I'd be really interested to know why you think that's the case. Somewhere around 3% of programmers know Rust, while over 20% know C. https://insights.stackoverflow.com/survey/2019#technology

Naively, I would have thought that a C project would invite contributions from a much larger community. Sure (as I've personally experienced!) the Rust community is friendly and helpful, but we're still small, so I'm curious why you think a rewrite would get more contributions.

Not parent, but I'd think twice before contributing to a C code base I'm not completely familiar with in fear of causing some bug/CVE. Rust projects are much nicer for drive-by contributions to projects one uses but isn't generally interested in working on. If you are not working on a security critical part of a system you can be pretty sure not to cause severe bugs like RCEs.

Also for pure rust projects the development environment is easier to set up: cargo+rustc do everything vs. autotools+make+installing system wide libraries+ccache+gcc (just what I've seen in the wild).
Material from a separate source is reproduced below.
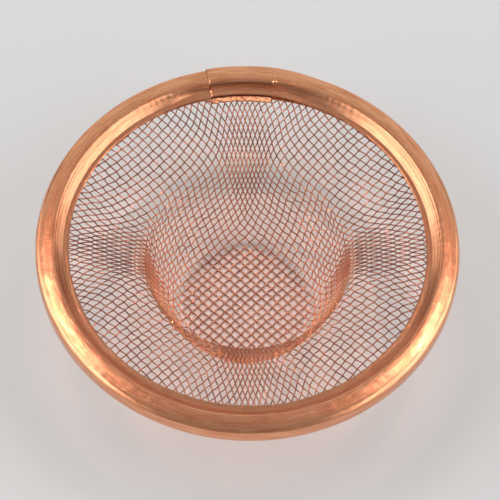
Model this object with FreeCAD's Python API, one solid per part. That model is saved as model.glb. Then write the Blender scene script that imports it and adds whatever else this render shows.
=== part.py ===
# Copper mesh drain strainer: a disc of woven copper wire cloth, pressed into a
# hat shape with a small cup, held round its edge by one folded copper strip.
#
# Frame: +Z up, millimetres. Origin at the middle of the cup's bottom, on the
# surface that the cup stands on. The strip's ends overlap on the +Y side.
import FreeCAD, Part
import math
import os

V = FreeCAD.Vector

# ---------------------------------------------------------------- dimensions
wire_d = 0.25            # copper wire of the cloth
wire_pitch = 1.41        # 18 wires to the inch, centre to centre
cloth_t = 2 * wire_d     # a plain weave is two wires thick at the crossings

depth = 20.85            # rim plane of the cloth above the cup's bottom
bottom_r = 11.45         # flat part of the cup's bottom
corner_r = 2.0           # bend between the bottom and the cup's wall
wall_low_deg = 63.3      # slope of the cup's wall just above the corner
wall_top_deg = 76.9      # slope of the wall just under the throat
throat_r = 3.3           # bend from the wall out into the flange
flange_in_deg = 19.6     # flange slope beside the throat
flange_out_deg = 4.0     # flange slope where it enters the rim
clamp_r = 32.70          # inner edge of the rim strip
cloth_r = 34.35          # cut edge of the cloth, inside the rim's bead

rim_R = 38.73            # outside radius of the rim
strip_t = 0.30           # copper strip
bead_top = 1.97          # crown of the bead above the cloth's rim plane
bead_bot = 2.25          # underside of the bead below the cloth's rim plane
crown_in_r = 35.50       # radius at which the crown is level, its highest line
crown_r = 11.86          # nearly flat crown, strip centreline radius
crown_deg = 11.0         # the crown falls away to this slope on its way out
shoulder_r = 1.01        # outer upper corner of the bead, strip centreline
lower_r = 1.05           # outer lower corner of the bead, strip centreline
seat_w = 0.90            # flat underside of the bead, the ring that the rim rests on
inner_r = 0.90           # inner lower corner of the bead, strip centreline
edge_r = 0.40            # corner between the crown and the bead's steep inner side
crease_r = 0.55          # shallow crease halfway up the slope
ridge_r = 0.30           # bend below the crease
leg_flat_r = 33.65       # the upper leg lies flat on the cloth inside this radius
leg_bend_r = 0.55
leg_deg = 40.0           # then it slopes up towards the bead
step_deg = 28.0          # less steeply for a short way below the crease
rise_deg = 52.0          # slope of the bead's inner side out of the crease
leg_gap = 0.01           # play between the legs and the cloth
low_leg_r = 33.05        # inner edge of the lower leg

lap_under_deg = 84.5     # azimuth of the cut end that lies underneath
lap_over_deg = 104.3     # azimuth of the cut end that lies on top
lap_gap = 0.02           # the two layers of the lap lie face to face
lip_r = 32.0             # the lower layer's leg shows inside the upper one
over_r = 32.80           # inner edge of the upper layer at the lap
ramp_deg = 14.0          # the upper layer rises over the lower one in this angle
lip_ramp_deg = 18.0      # the lower layer's leg runs out to clamp_r in this angle

z_bottom = cloth_t / 2
z_rim = z_bottom + depth


# ------------------------------------------------------ tangent path in (r, z)
class Path:
    """Tangent lines and arcs in the (r, z) half plane, which can be offset."""

    def __init__(self, r, z, heading_deg):
        self.start = (r, z)
        self.r, self.z, self.a = r, z, math.radians(heading_deg)
        self.segs = []

    def line(self, length):
        r0, z0 = self.r, self.z
        self.r += length * math.cos(self.a)
        self.z += length * math.sin(self.a)
        self.segs.append(("L", (r0, z0), (self.r, self.z), self.a))
        return self

    def arc(self, radius, turn_deg):
        """turn_deg positive bends to the left, negative to the right."""
        s = 1.0 if turn_deg > 0 else -1.0
        cx = self.r - s * radius * math.sin(self.a)
        cz = self.z + s * radius * math.cos(self.a)
        a0 = self.a
        self.a += math.radians(turn_deg)
        self.r = cx + s * radius * math.sin(self.a)
        self.z = cz - s * radius * math.cos(self.a)
        self.segs.append(("A", (cx, cz), radius, s, a0, self.a))
        return self

    def edges(self, d):
        """Edges of the path moved d to its left."""
        out = []
        for seg in self.segs:
            if seg[0] == "L":
                (r0, z0), (r1, z1), a = seg[1], seg[2], seg[3]
                nx, nz = -math.sin(a) * d, math.cos(a) * d
                out.append(("L", (r0 + nx, z0 + nz), (r1 + nx, z1 + nz)))
            else:
                (cx, cz), rad, s, a0, a1 = seg[1:]
                R = rad - s * d
                pts = []
                for a in (a0, (a0 + a1) / 2, a1):
                    pts.append((cx + s * R * math.sin(a), cz - s * R * math.cos(a)))
                out.append(("A",) + tuple(pts))
        return out


def vec(p, az=0.0):
    return V(p[0] * math.cos(az), p[0] * math.sin(az), p[1])


def to_edges(defs, az=0.0):
    out = []
    for e in defs:
        if e[0] == "L":
            out.append(Part.LineSegment(vec(e[1], az), vec(e[2], az)).toShape())
        else:
            out.append(Part.Arc(vec(e[1], az), vec(e[2], az), vec(e[3], az)).toShape())
    return out


def band_wire(path, d_left, d_right, az=0.0, axis_end=False):
    """Closed outline between two offsets of a path, in the plane at azimuth az."""
    left = path.edges(d_left)
    right = path.edges(d_right)
    first = to_edges(left, az)
    second = to_edges(right, az)
    a = first[-1].Vertexes[-1].Point
    p_l0, p_l1 = vec(left[0][1], az), vec(left[-1][-1], az)
    p_r0, p_r1 = vec(right[0][1], az), vec(right[-1][-1], az)
    edges = first + [Part.LineSegment(p_l1, p_r1).toShape()]
    edges += list(reversed(second)) + [Part.LineSegment(p_r0, p_l0).toShape()]
    return Part.Wire(Part.__sortEdges__(edges))


def turn(wire, az0, az1):
    """Solid swept by an outline at azimuth az0 about Z, round to az1 (degrees)."""
    return Part.Face(wire).revolve(V(0, 0, 0), V(0, 0, 1), az1 - az0)


# ------------------------------------------------------------- the wire cloth
def cloth_path(wall_len):
    p = Path(0.0, z_bottom, 0.0)
    p.line(bottom_r)
    p.arc(corner_r, wall_low_deg)
    bend = math.radians(wall_top_deg - wall_low_deg)
    p.arc(wall_len / bend, wall_top_deg - wall_low_deg)
    p.arc(throat_r, flange_in_deg - wall_top_deg)
    # the flange flattens slightly on its way out to the rim
    half = math.radians((flange_in_deg - flange_out_deg) / 2)
    mean = math.radians((flange_in_deg + flange_out_deg) / 2)
    chord = (clamp_r - 0.3 - p.r) / math.cos(mean)
    p.arc(chord / (2 * math.sin(half)), flange_out_deg - flange_in_deg)
    p.arc(3.0, -flange_out_deg)
    p.line(cloth_r - p.r)
    return p


wall_len = 12.0
for _ in range(12):
    miss = z_rim - cloth_path(wall_len).z
    wall_len += miss / math.sin(math.radians((wall_low_deg + wall_top_deg) / 2))
cloth = cloth_path(wall_len)

mesh_basket = turn(band_wire(cloth, cloth_t / 2, -cloth_t / 2), 0, 360)


# -------------------------------------------------------------- the rim strip
def strip_path(leg_start):
    """Centreline of the strip's section, leg edge to leg edge, over the bead."""
    z_leg = cloth_t / 2 + leg_gap + strip_t / 2
    a0, a1, a2 = (math.radians(x) for x in (leg_deg, step_deg, rise_deg))
    # two straight lengths, up the leg (u) and up the bead's inner side (w),
    # chosen so that the section runs level into the crown without a kink
    r0 = leg_flat_r + leg_bend_r * math.sin(a0)
    z0 = z_leg + leg_bend_r * (1 - math.cos(a0))
    d_r = (ridge_r * (math.sin(a0) - math.sin(a1)) + crease_r * (math.sin(a2) - math.sin(a1))
           + edge_r * math.sin(a2))
    d_z = (ridge_r * (math.cos(a1) - math.cos(a0)) + crease_r * (math.cos(a1) - math.cos(a2))
           + edge_r * (1 - math.cos(a2)))
    b1 = crown_in_r - d_r - r0
    b2 = bead_top - strip_t / 2 - d_z - z0
    det = math.cos(a0) * math.sin(a2) - math.cos(a2) * math.sin(a0)
    u = (b1 * math.sin(a2) - math.cos(a2) * b2) / det
    w = (math.cos(a0) * b2 - math.sin(a0) * b1) / det
    p = Path(leg_start, z_rim + z_leg, 0.0)
    p.line(leg_flat_r - leg_start)
    p.arc(leg_bend_r, leg_deg)
    p.line(u)
    p.arc(ridge_r, step_deg - leg_deg)
    p.arc(crease_r, rise_deg - step_deg)
    p.line(w)
    p.arc(edge_r, -rise_deg)
    p.arc(crown_r, -crown_deg)
    p.arc(shoulder_r, crown_deg - 90.0)
    p.line(p.z - (z_rim - bead_bot + strip_t / 2 + lower_r))
    p.arc(lower_r, -90.0)
    p.line(seat_w)
    p.arc(inner_r, -90.0)
    p.line(z_rim - z_leg - crease_r - p.z)
    p.arc(crease_r, 90.0)
    p.line(p.r - low_leg_r)
    return p


def strip_outline(az_deg, lift, leg_start):
    """Section of the strip at an azimuth, lifted off the nominal one by lift."""
    h = strip_t / 2
    return band_wire(strip_path(leg_start), lift + h, lift - h, math.radians(az_deg))


def ease(x):
    return x * x * (3 - 2 * x)


def ramp(az0, az1, lift0, lift1, leg0, leg1):
    n = max(4, int(round((az1 - az0) / 2.0)))
    outlines = []
    for i in range(n + 1):
        f = i / n
        g = ease(f)
        outlines.append(strip_outline(az0 + (az1 - az0) * f,
                                      lift0 + (lift1 - lift0) * g,
                                      leg0 + (leg1 - leg0) * g))
    return Part.makeLoft(outlines, True, False)


def ring(az0, az1, lift, leg_start):
    return turn(strip_outline(az0, lift, leg_start), az0, az1)


lift = strip_t + lap_gap
under_end = lap_under_deg
over_end = lap_over_deg + 360.0
ramp_in = under_end + 360.0 - ramp_deg
lip_end = lap_over_deg + lip_ramp_deg
pieces = [
    ring(under_end, lap_over_deg, 0.0, lip_r),
    ramp(lap_over_deg, lip_end, 0.0, 0.0, lip_r, clamp_r),
    ring(lip_end, ramp_in, 0.0, clamp_r),
    ramp(ramp_in, under_end + 360.0, 0.0, lift, clamp_r, over_r),
    ring(under_end + 360.0, over_end, lift, over_r),
]
rim_strip = pieces[0]
for piece in pieces[1:]:
    rim_strip = rim_strip.fuse(piece)


# --------------------------------------------------------------------- output
def one_solid(shape):
    s = shape.Solids
    if len(s) != 1 or not s[0].isValid() or s[0].Volume <= 0:
        raise RuntimeError("expected one valid solid, got %d" % len(s))
    return s[0]


os.makedirs("parts", exist_ok=True)
for name, shape in (("mesh_basket", mesh_basket), ("rim_strip", rim_strip)):
    solid = one_solid(shape)
    solid.exportStep("parts/%s.step" % name)
    b = solid.BoundBox
    print("%s volume %.1f mm3, faces %d, x %.2f..%.2f y %.2f..%.2f z %.2f..%.2f" % (
        name, solid.Volume, len(solid.Faces), b.XMin, b.XMax, b.YMin, b.YMax, b.ZMin, b.ZMax))
    section = strip_path(clamp_r)
print("strip, flat: %.1f mm wide, %.0f mm long" % (
    sum(math.hypot(e[2][0] - e[1][0], e[2][1] - e[1][1]) if e[0] == "L"
        else Part.Arc(vec(e[1]), vec(e[2]), vec(e[3])).length()
        for e in section.edges(0.0)),
    math.radians(over_end - under_end) * 37.0))
print("cloth, along a wire through the middle: %.1f mm" % (2 * sum(
    math.hypot(e[2][0] - e[1][0], e[2][1] - e[1][1]) if e[0] == "L"
    else Part.Arc(vec(e[1]), vec(e[2]), vec(e[3])).length() for e in cloth.edges(0.0))))
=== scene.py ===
import math

import bpy
import numpy as np
from mathutils import Matrix, Vector
from mathutils.geometry import tessellate_polygon


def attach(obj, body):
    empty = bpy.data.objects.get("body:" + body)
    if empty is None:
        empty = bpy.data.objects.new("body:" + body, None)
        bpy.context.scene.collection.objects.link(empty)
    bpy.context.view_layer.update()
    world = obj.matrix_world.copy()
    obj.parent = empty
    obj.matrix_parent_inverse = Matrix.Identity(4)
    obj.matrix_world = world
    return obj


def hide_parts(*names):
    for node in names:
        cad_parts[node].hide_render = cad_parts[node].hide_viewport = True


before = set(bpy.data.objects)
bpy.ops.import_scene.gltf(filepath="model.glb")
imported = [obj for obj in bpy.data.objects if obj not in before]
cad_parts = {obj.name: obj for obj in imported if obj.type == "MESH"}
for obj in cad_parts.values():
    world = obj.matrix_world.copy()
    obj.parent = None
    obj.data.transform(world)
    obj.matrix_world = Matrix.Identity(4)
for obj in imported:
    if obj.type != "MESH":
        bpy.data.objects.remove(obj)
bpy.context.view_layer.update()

MM = 0.001
D = math.radians

# ------------------------------------------------------------ sizes (mm), as in the CAD
WIRE_D, PITCH = 0.25, 1.41
DEPTH, BOTTOM_R, CORNER_R = 20.85, 11.45, 2.0
WALL_LOW, WALL_TOP, THROAT_R = 63.3, 76.9, 3.3
FLANGE_IN, FLANGE_OUT, CLAMP_R, CLOTH_R = 19.6, 4.0, 32.70, 34.35
RIM_R, STRIP_T, BEAD_TOP, BEAD_BOT = 38.73, 0.30, 1.97, 2.25
CROWN_IN_R, CROWN_R, CROWN_DEG, SHOULDER_R = 35.50, 11.86, 11.0, 1.01
LOWER_R, SEAT_W, INNER_R, EDGE_R = 1.05, 0.90, 0.90, 0.40
LEG_FLAT_R, LEG_DEG, STEP_DEG, RISE_DEG = 33.65, 40.0, 28.0, 52.0
LEG_GAP, LOW_LEG_R = 0.01, 33.05
LAP_UNDER, LAP_OVER, LAP_GAP, LIP_R, OVER_R = 84.5, 104.3, 0.02, 32.0, 32.80
RAMP = 14.0
Z_RIM = WIRE_D + DEPTH
AZ0 = 48.1               # azimuth of the weave's first direction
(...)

It is nice to think that 3% of programmers know Rust, but we all know that number is at least two orders of magnitude too large. It would be impossible to defend a claim that 3% of programmers know that Rust is a language.
That's not how OSS contributions work. C# is wildly popular in enterprise, and most of New york runs on F#. How often do you see .NET repos on Github?
> How often do you see .NET repos on Github?

Well, ok, if we're going by GitHub repos, C has 117k repos with at least one star and Rust has 11k. That doesn't seem to be that different than then number of programmers as a whole.

(FWIW, there are 104k starred C# repos and 2k F# repos, which doesn't seem all that out-of-line with the popularity of those languages as a whole.)